CAD and scene scripts
....

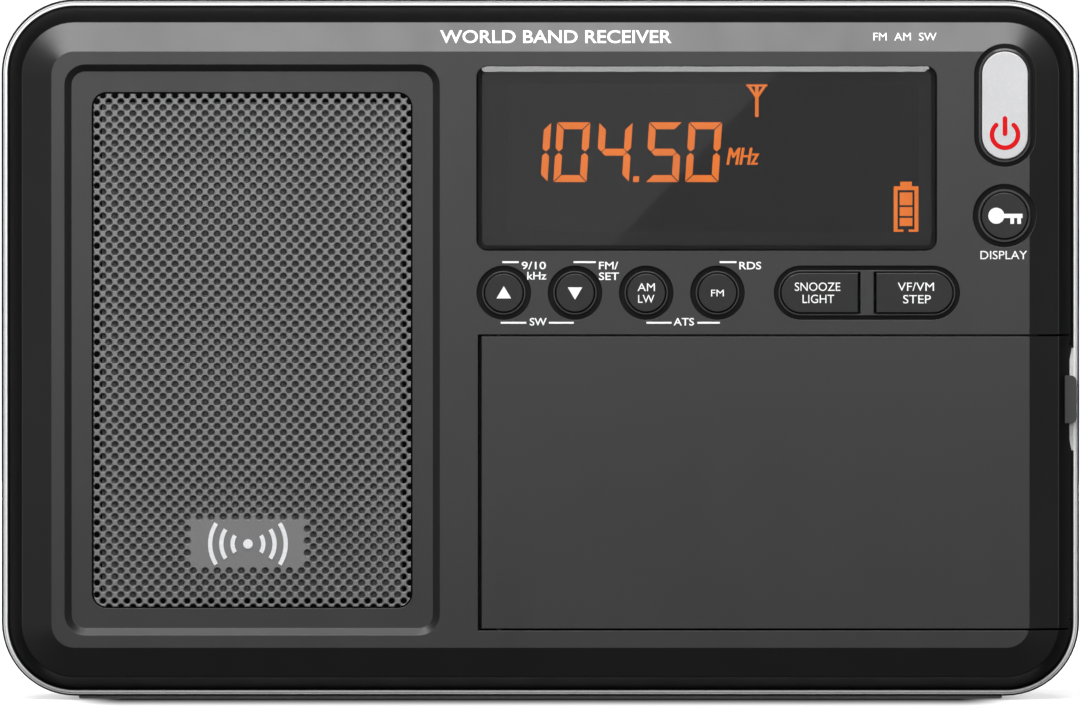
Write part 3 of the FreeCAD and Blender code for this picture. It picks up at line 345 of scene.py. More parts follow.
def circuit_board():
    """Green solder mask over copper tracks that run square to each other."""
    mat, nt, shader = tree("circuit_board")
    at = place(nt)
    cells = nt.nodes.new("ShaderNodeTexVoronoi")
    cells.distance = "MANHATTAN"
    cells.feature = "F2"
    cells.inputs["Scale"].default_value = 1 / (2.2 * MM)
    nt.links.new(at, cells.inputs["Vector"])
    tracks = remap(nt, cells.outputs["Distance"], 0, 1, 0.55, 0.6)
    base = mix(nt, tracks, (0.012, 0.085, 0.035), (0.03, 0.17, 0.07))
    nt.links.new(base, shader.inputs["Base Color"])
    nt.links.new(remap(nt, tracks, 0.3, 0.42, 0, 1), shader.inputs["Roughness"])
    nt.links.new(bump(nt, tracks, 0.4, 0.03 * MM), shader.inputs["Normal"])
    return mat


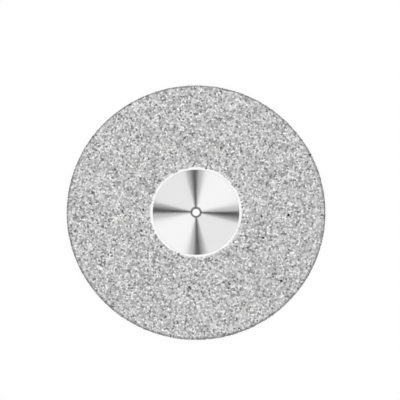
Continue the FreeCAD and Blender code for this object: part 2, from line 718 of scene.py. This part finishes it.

....

Short problem: Copy out all of the data exactly, leaving nothing out.

Solution to this task:
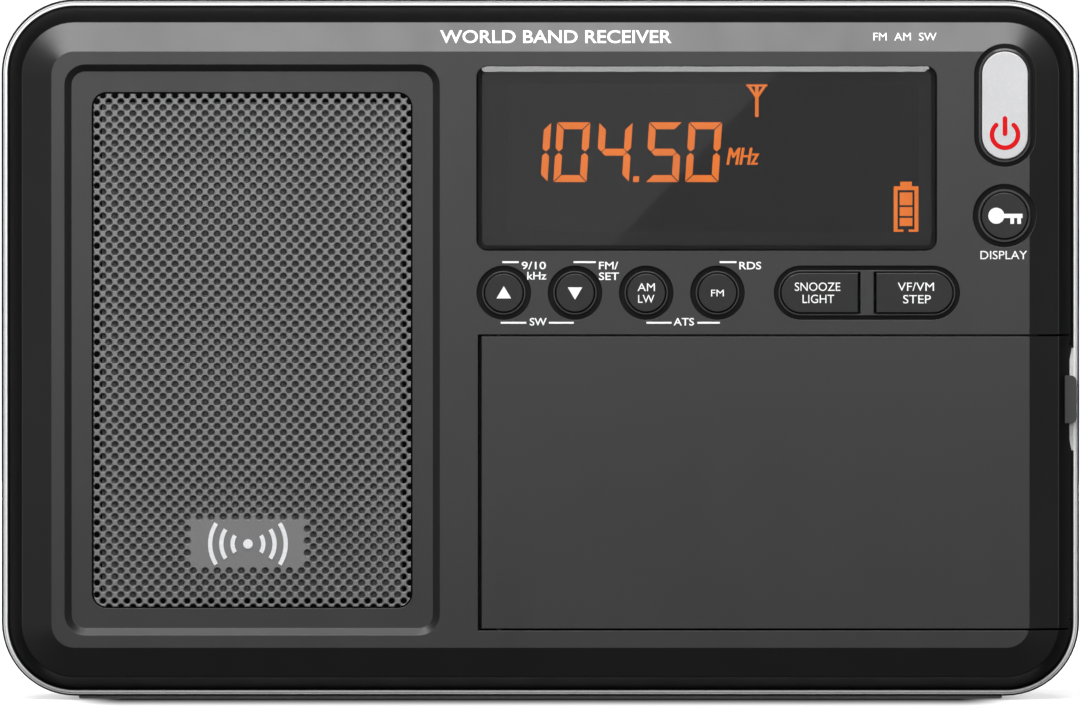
Write part 3 of the FreeCAD and Blender code for this picture. It picks up at line 345 of scene.py. More parts follow.
def circuit_board():
    """Green solder mask over copper tracks that run square to each other."""
    mat, nt, shader = tree("circuit_board")
    at = place(nt)
    cells = nt.nodes.new("ShaderNodeTexVoronoi")
    cells.distance = "MANHATTAN"
    cells.feature = "F2"
    cells.inputs["Scale"].default_value = 1 / (2.2 * MM)
    nt.links.new(at, cells.inputs["Vector"])
    tracks = remap(nt, cells.outputs["Distance"], 0, 1, 0.55, 0.6)
    base = mix(nt, tracks, (0.012, 0.085, 0.035), (0.03, 0.17, 0.07))
    nt.links.new(base, shader.inputs["Base Color"])
    nt.links.new(remap(nt, tracks, 0.3, 0.42, 0, 1), shader.inputs["Roughness"])
    nt.links.new(bump(nt, tracks, 0.4, 0.03 * MM), shader.inputs["Normal"])
    return mat


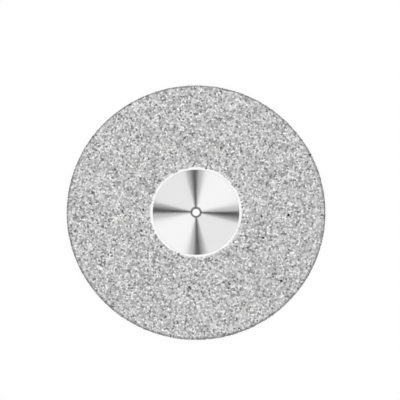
Continue the FreeCAD and Blender code for this object: part 2, from line 718 of scene.py. This part finishes it.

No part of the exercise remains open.